After matriculating from my exclusively White school, I entered University to study Law. I was not one who had always dreamed of becoming a lawyer, but because I was ”that person” (you know….indifferent, unobservant and oblivious), I had not yet contemplated my future….my dreams….my passions or my purpose. So, long and boring story short, I decided to study law until I had an idea of what I wanted for my life.
The student population was for the most part White. Yet, I still had no conversations with either myself or others as to why this was so…..again, White ignorance. However, when I did eventually step out of my state of oblivion, that little peaceful and ignorant bubble of mine did not merely burst, it exploded!
I always favoured the underdog…..always wanted the world to be just. This of course makes it all the more surprising that I had never noticed all the injustice around me. Once I started observing so many injustices and so much inappropriate behaviour, and heard so many unacceptable conversations, I was determined to fight the good fight!!
Thomas Jefferson said “When injustice becomes law, resistance becomes a duty.” I spent most of my years in my professional practise opposing the legal system, challenging the system……”resisting” the system…a la Thomas Jefferson! For the most part I had success, but I realised in the big scheme of things, the disparity of the legal system was not going to change. Only if someone was fortunate enough to have a person fighting for their rights, they might escape the results of the extremely biased legal system, and even then it was not a guarantee.
In those days, the majority of the legal Institutions were inhabited by a very racist culture. Even the non-white people within the legal institutions were racist towards other non-white people. From the police all the way up to the Courts there was just a culture of racism, and no-one seemed to be bothered by it. They were in that peaceful bubble that I once lived in…..not a place to be for change to take place!!
There were days when I got home from work, that I cried ….out of frustration……out of anger, or just out of sheer sadness. I realised that even though I was there gallantly resisting the system, like Tommy told me to, I was not going to CHANGE the system….this prejudiced, bigoted and discriminatory system. I am not even referring to the laws…it was the PROCEDURE that was so unfair.
If the unfair system was not enough, there was the abundance of blatant corruption. This was there just to make sure that if you, a White or affluent person, found yourself facing the justice system, and by some default possibly slipped through the cracks of everything else in the legal system that protected your White and/or affluent ass, you could always pay some or other official to ensure you escaped the long arm of the law! And yes…..shock horror to all those racists who are still walking amongst us, corruption was widespread, even in the ”old white South Africa”!!! So to sum up…..the racism and inequality that existed in the legal system and institutions, resulted in the wrong people facing time in custody (at the very least), and probably being incarcerated.
It was the people who could either not afford adequate legal representation, or to pay someone to make their criminal docket ”disappear”, the petty thieves for the most part, that were dealt the rotten hand. It was during these years that I realised exactly how much inequality there was.
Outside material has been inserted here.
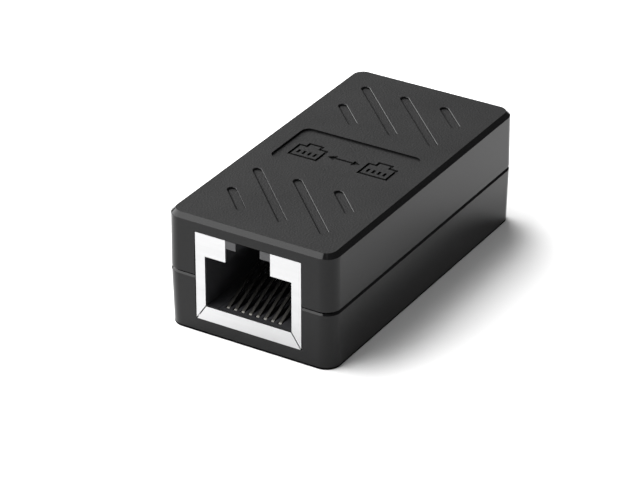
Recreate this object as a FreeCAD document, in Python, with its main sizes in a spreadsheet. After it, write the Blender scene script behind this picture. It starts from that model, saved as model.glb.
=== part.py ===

There were a few significant events which led me to eventually leaving the legal profession. One such event was when I decided that, if the corruption did not come to an end, the crime in our country would escalate to unimaginable heights. So youth and innocence led me to going public with what I had experienced. Everyone in the legal system knew it existed. There were those who participated in the corruption, and there were those who knew the corruption existed, but chose to ignore it. Well I was neither, I thought to myself. I was going to single handedly end corruption in the country!! That was my purpose, my reason for which I was created!! Wowzer…..there it was MY DREAMS, PASSION AND PURPOSE! Well, apparently not!! For a couple of weeks after the story went public, there was a lot of hoo hah in all the media, and then the next newsworthy event took over. All I achieved from my valiant effort, was finding my car tyres slashed outside the Courthouse! Well that was that then…..clearly I had another purpose??
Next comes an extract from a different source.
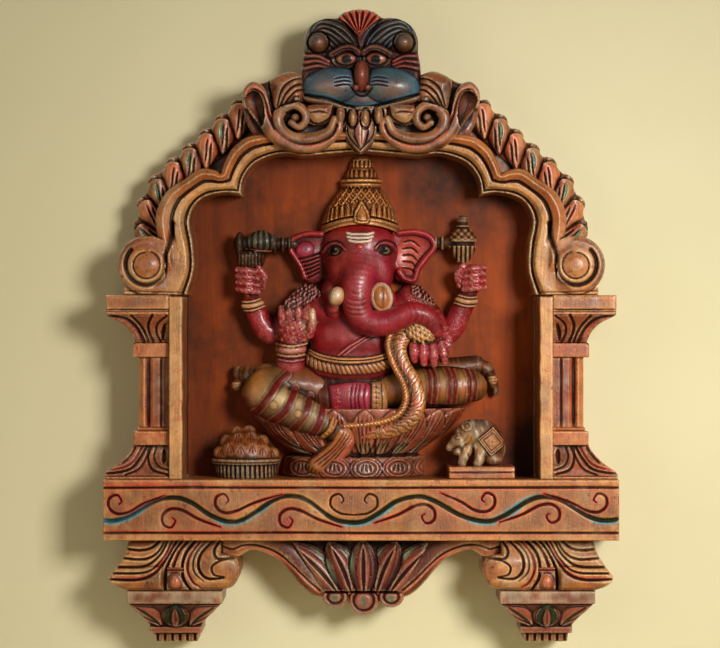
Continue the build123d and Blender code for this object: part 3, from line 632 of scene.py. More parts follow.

Another event was when one of my clients, who was out on bail for an offence, was shot dead by the police for trying to rob a bank…..to get money……to pay the Detective working on his first arrest…….to ”make everything disappear”. What made this even more shocking, was when the Detective gleefully told me why my client had attempted to rob the bank!
But the final straw was when a prosecutor approached me to discuss a ”deal” with my client. Not your regular plea deal you understand? When I reported this prosecutor, and realised that no action was going to be taken against him, it was my time to realise that nobody, least of all me, was going to change the system. So I had to make a decision to either “suck it up”‘ and continue to try and do what I could to help whomever I could, or to pack my briefcase and exit the profession. Not my proudest moment I’ll admit, but the fact that I could not quietly stand by and watch what was going on, and had in the interim had one baby and was pregnant with the next, kind of had me packing that briefcase and exiting the profession.
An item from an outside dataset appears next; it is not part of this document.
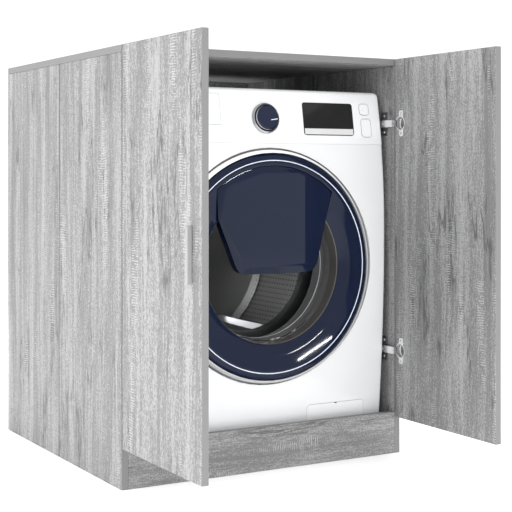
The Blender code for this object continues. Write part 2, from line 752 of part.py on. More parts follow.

So many years have passed, and the corruption still exists. It has reached an all time high, in that it is now even more prevalent, more blatant, and costs people a lot less to make things “disappear”. Corrupt traffic cops are a dime a dozen, everyone knows it, the majority of the population are complicit in the corruption. Who can blame them really, when they know that trying to eradicate it by reporting it will get them nowhere!! In fact, when both my children started driving, my conversation to them was not, ”be vigilant of criminals”, but rather ”be vigilant of the cops.”
I am not in the system any longer, but just from my observations, it appears that there is still way too much inequality, and the previously disadvantaged still get the raw end of the deal.
It is no longer a few rotten apples in the barrel. Unfortunately, the large majority of the barrel is now rotten. What chance do the other apples have? What chance does our amazing Country have of eradicating the biggest problem we have? I truly believe (naively perhaps), that sometime in the future there is going to be SOMEONE who believes when injustice becomes law, resistance becomes a duty, and not only fights the good fight, but triumphs!!